Greece defied its creditors and approved plans on Thursday to give its battered pensioners a one-off Christmas bonus after France’s president said it was wrong to prevent the country from taking “sovereign decisions”, reports FRANCE 24.
A group of eurozone finance ministers on Wednesday said they were suspending a deal clinched earlier this month to offer Greece short-term debt relief after prime minister Alexis Tsipras unexpectedly said he would grant low-income pensioners a pre-Christmas payoff.
Tsipras's move angered officials in Germany and several other member states, but French president François Hollande and his finance minister came to Tsipras's defence on Thursday in a sign of European divisions over how to handle Greece.
Tsipras, a leftist firebrand who swept to power in early 2015, promising to do away with austerity only to be forced into accepting another bailout months later, insisted the one-off fiscal break would not derail the economic targets outlined in Greece's bailout plan.
"I want to stress that these are measures that do not jeopardise the programme nor the primary surplus for 2016 and have no fiscal impact on 2017 and 2018," he told a news conference in Brussels.
Greece, Tsipras said, was meeting its bailout commitments “to the letter”. He was due to meet German Chancellor Angela Merkel on Friday.
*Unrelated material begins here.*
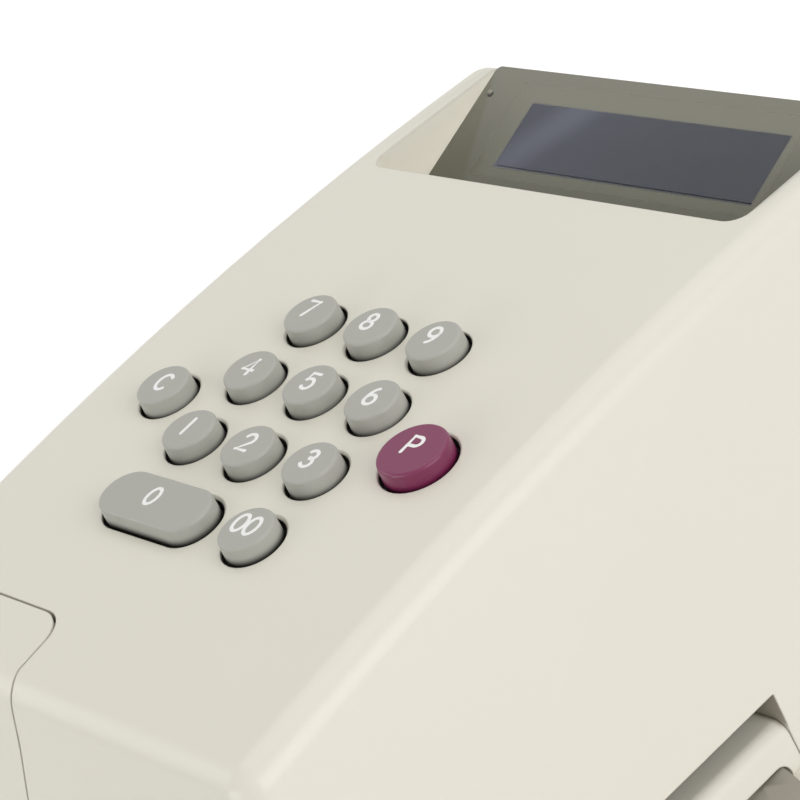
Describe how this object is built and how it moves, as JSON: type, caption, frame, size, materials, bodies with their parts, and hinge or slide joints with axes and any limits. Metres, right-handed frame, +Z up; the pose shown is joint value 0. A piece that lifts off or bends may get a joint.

Merkel said she anticipated there would be a discussion about the issue, but said she did not intend to get involved in negotiations on the Greek package.
As shadowboxing over dealing with Greece's conundrum deepened, lawmakers in Athens backed the decision to allocate 617 million euros ($642.54 million) – a surplus from savings – in a bonus to pensioners.
"[Greek] people have to see that sacrifices of now six, seven years are at last starting to pay off," Greek Finance Minister Euclid Tsakalotos said.
About 5,000 pensioners, jaded by those sacrifices and almost a dozen pension cuts that have pushed almost half of the country's elderly into poverty, marched peacefully through the streets of Athens on Thursday night.
"We came here to send a message. No more!" protesting pensioner Efstratios Bozos told Reuters. "Our pensions have become restaurant tips."
Arriving at the Brussels summit, France's Hollande said it was wrong to prevent Greece from taking "sovereign decisions" and suggested that eurozone ministers had not granted Athens sufficient debt relief.
"It is out of the question to ask for further additional efforts from Greece or prevent them from taking a number of sovereign measures that respect [its] commitments," Hollande said.